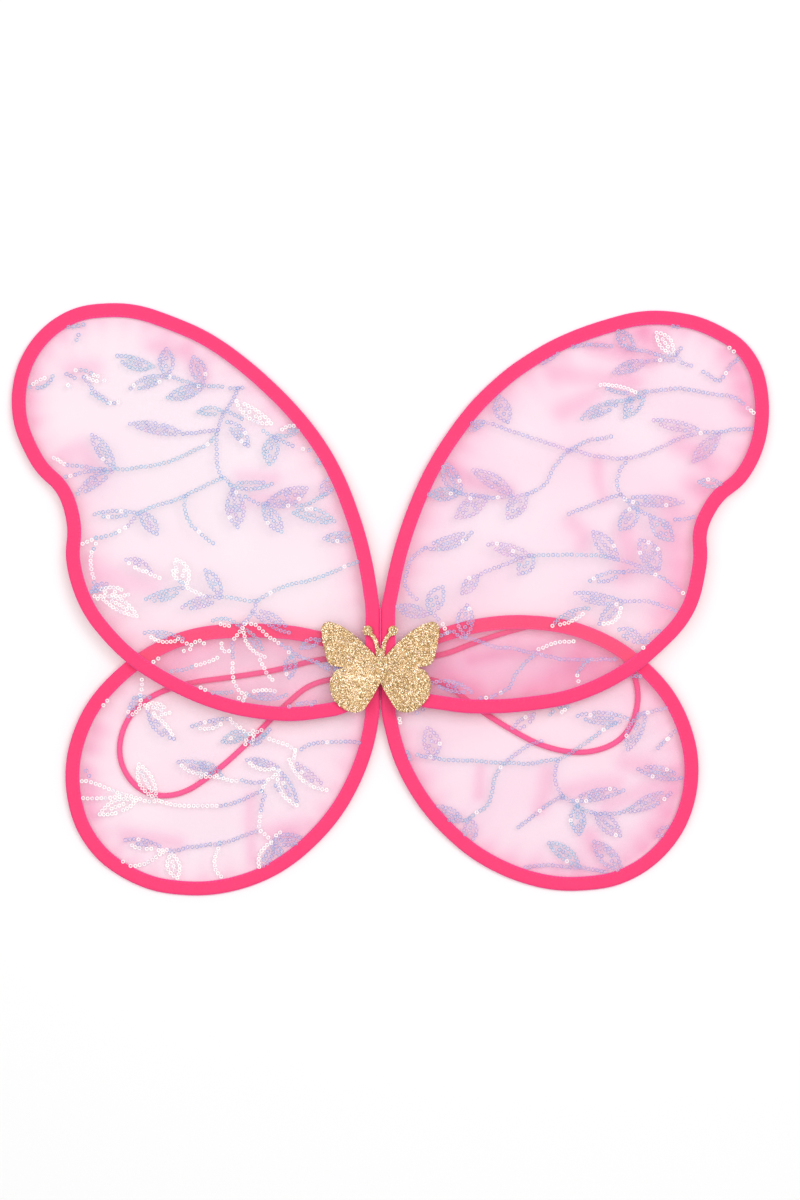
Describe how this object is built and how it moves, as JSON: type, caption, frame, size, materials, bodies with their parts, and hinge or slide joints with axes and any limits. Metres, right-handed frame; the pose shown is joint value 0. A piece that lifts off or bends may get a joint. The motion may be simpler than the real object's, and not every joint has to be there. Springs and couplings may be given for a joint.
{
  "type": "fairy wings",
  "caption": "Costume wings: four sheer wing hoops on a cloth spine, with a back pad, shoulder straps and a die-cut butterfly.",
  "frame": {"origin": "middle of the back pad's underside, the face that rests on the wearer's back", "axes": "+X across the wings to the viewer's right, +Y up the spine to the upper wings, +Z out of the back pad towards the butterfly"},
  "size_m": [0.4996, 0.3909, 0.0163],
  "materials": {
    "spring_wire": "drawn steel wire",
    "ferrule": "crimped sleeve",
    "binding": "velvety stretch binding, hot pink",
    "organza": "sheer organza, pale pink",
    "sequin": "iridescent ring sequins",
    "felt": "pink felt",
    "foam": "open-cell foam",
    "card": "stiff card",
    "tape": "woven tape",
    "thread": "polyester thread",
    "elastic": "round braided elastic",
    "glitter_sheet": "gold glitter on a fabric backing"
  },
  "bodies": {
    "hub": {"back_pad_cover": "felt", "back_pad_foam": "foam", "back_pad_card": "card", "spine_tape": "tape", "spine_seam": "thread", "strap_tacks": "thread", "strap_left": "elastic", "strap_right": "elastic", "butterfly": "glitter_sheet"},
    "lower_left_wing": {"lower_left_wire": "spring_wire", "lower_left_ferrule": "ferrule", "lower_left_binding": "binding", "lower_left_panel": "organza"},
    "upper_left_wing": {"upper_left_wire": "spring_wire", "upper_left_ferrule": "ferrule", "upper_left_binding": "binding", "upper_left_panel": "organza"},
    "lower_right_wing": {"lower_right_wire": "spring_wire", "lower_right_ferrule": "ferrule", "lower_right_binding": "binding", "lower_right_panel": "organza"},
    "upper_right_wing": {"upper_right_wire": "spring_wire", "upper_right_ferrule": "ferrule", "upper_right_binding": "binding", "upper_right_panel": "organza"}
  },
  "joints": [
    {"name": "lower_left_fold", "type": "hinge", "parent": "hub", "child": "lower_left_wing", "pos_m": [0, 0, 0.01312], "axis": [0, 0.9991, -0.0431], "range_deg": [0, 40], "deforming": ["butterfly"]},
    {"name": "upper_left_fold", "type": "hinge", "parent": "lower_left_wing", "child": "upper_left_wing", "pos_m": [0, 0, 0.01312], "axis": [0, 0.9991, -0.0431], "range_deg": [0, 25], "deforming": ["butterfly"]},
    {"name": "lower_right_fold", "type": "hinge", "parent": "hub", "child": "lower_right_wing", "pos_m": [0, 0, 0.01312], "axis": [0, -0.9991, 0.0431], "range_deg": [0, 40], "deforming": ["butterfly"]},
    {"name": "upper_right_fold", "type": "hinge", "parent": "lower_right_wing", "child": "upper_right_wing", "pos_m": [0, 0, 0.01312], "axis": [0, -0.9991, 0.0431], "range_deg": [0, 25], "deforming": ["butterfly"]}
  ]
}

## [Directions]
Go back to the listing above and please repeat it exactly.

## [Output for this task]
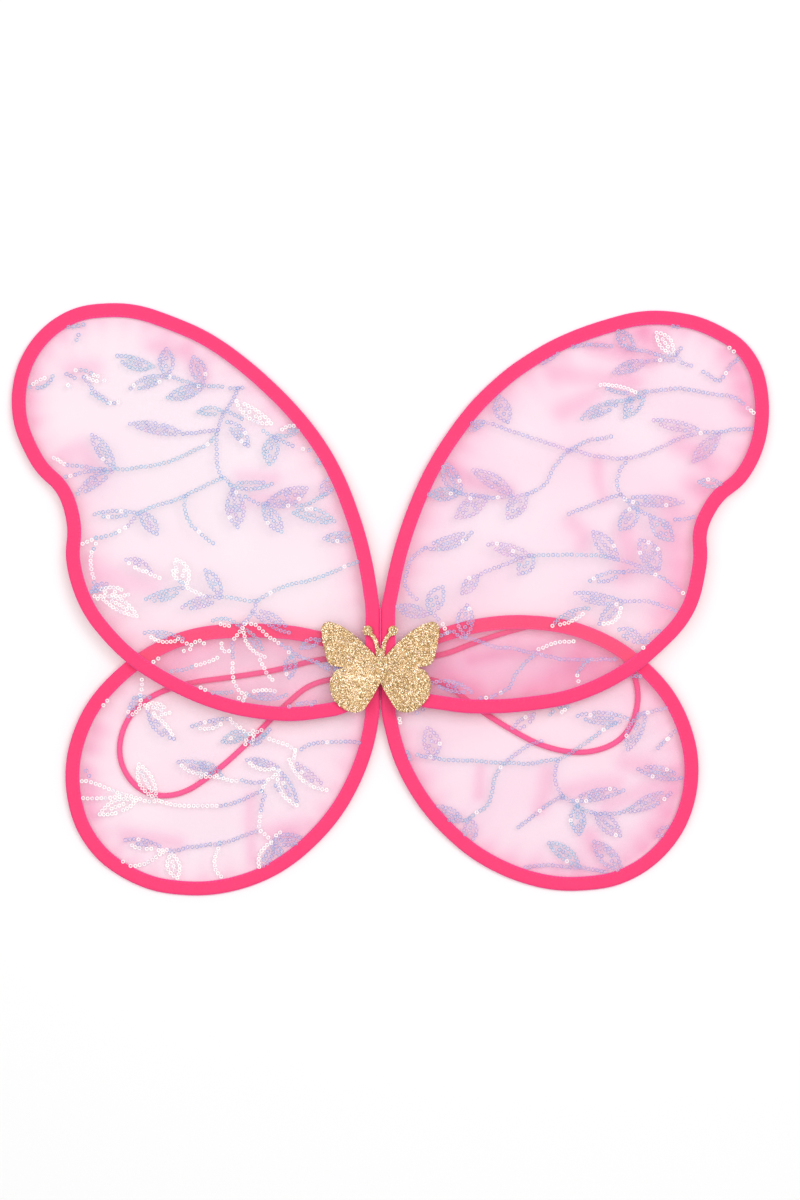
Describe how this object is built and how it moves, as JSON: type, caption, frame, size, materials, bodies with their parts, and hinge or slide joints with axes and any limits. Metres, right-handed frame; the pose shown is joint value 0. A piece that lifts off or bends may get a joint. The motion may be simpler than the real object's, and not every joint has to be there. Springs and couplings may be given for a joint.
{
  "type": "fairy wings",
  "caption": "Costume wings: four sheer wing hoops on a cloth spine, with a back pad, shoulder straps and a die-cut butterfly.",
  "frame": {"origin": "middle of the back pad's underside, the face that rests on the wearer's back", "axes": "+X across the wings to the viewer's right, +Y up the spine to the upper wings, +Z out of the back pad towards the butterfly"},
  "size_m": [0.4996, 0.3909, 0.0163],
  "materials": {
    "spring_wire": "drawn steel wire",
    "ferrule": "crimped sleeve",
    "binding": "velvety stretch binding, hot pink",
    "organza": "sheer organza, pale pink",
    "sequin": "iridescent ring sequins",
    "felt": "pink felt",
    "foam": "open-cell foam",
    "card": "stiff card",
    "tape": "woven tape",
    "thread": "polyester thread",
    "elastic": "round braided elastic",
    "glitter_sheet": "gold glitter on a fabric backing"
  },
  "bodies": {
    "hub": {"back_pad_cover": "felt", "back_pad_foam": "foam", "back_pad_card": "card", "spine_tape": "tape", "spine_seam": "thread", "strap_tacks": "thread", "strap_left": "elastic", "strap_right": "elastic", "butterfly": "glitter_sheet"},
    "lower_left_wing": {"lower_left_wire": "spring_wire", "lower_left_ferrule": "ferrule", "lower_left_binding": "binding", "lower_left_panel": "organza"},
    "upper_left_wing": {"upper_left_wire": "spring_wire", "upper_left_ferrule": "ferrule", "upper_left_binding": "binding", "upper_left_panel": "organza"},
    "lower_right_wing": {"lower_right_wire": "spring_wire", "lower_right_ferrule": "ferrule", "lower_right_binding": "binding", "lower_right_panel": "organza"},
    "upper_right_wing": {"upper_right_wire": "spring_wire", "upper_right_ferrule": "ferrule", "upper_right_binding": "binding", "upper_right_panel": "organza"}
  },
  "joints": [
    {"name": "lower_left_fold", "type": "hinge", "parent": "hub", "child": "lower_left_wing", "pos_m": [0, 0, 0.01312], "axis": [0, 0.9991, -0.0431], "range_deg": [0, 40], "deforming": ["butterfly"]},
    {"name": "upper_left_fold", "type": "hinge", "parent": "lower_left_wing", "child": "upper_left_wing", "pos_m": [0, 0, 0.01312], "axis": [0, 0.9991, -0.0431], "range_deg": [0, 25], "deforming": ["butterfly"]},
    {"name": "lower_right_fold", "type": "hinge", "parent": "hub", "child": "lower_right_wing", "pos_m": [0, 0, 0.01312], "axis": [0, -0.9991, 0.0431], "range_deg": [0, 40], "deforming": ["butterfly"]},
    {"name": "upper_right_fold", "type": "hinge", "parent": "lower_right_wing", "child": "upper_right_wing", "pos_m": [0, 0, 0.01312], "axis": [0, -0.9991, 0.0431], "range_deg": [0, 25], "deforming": ["butterfly"]}
  ]
}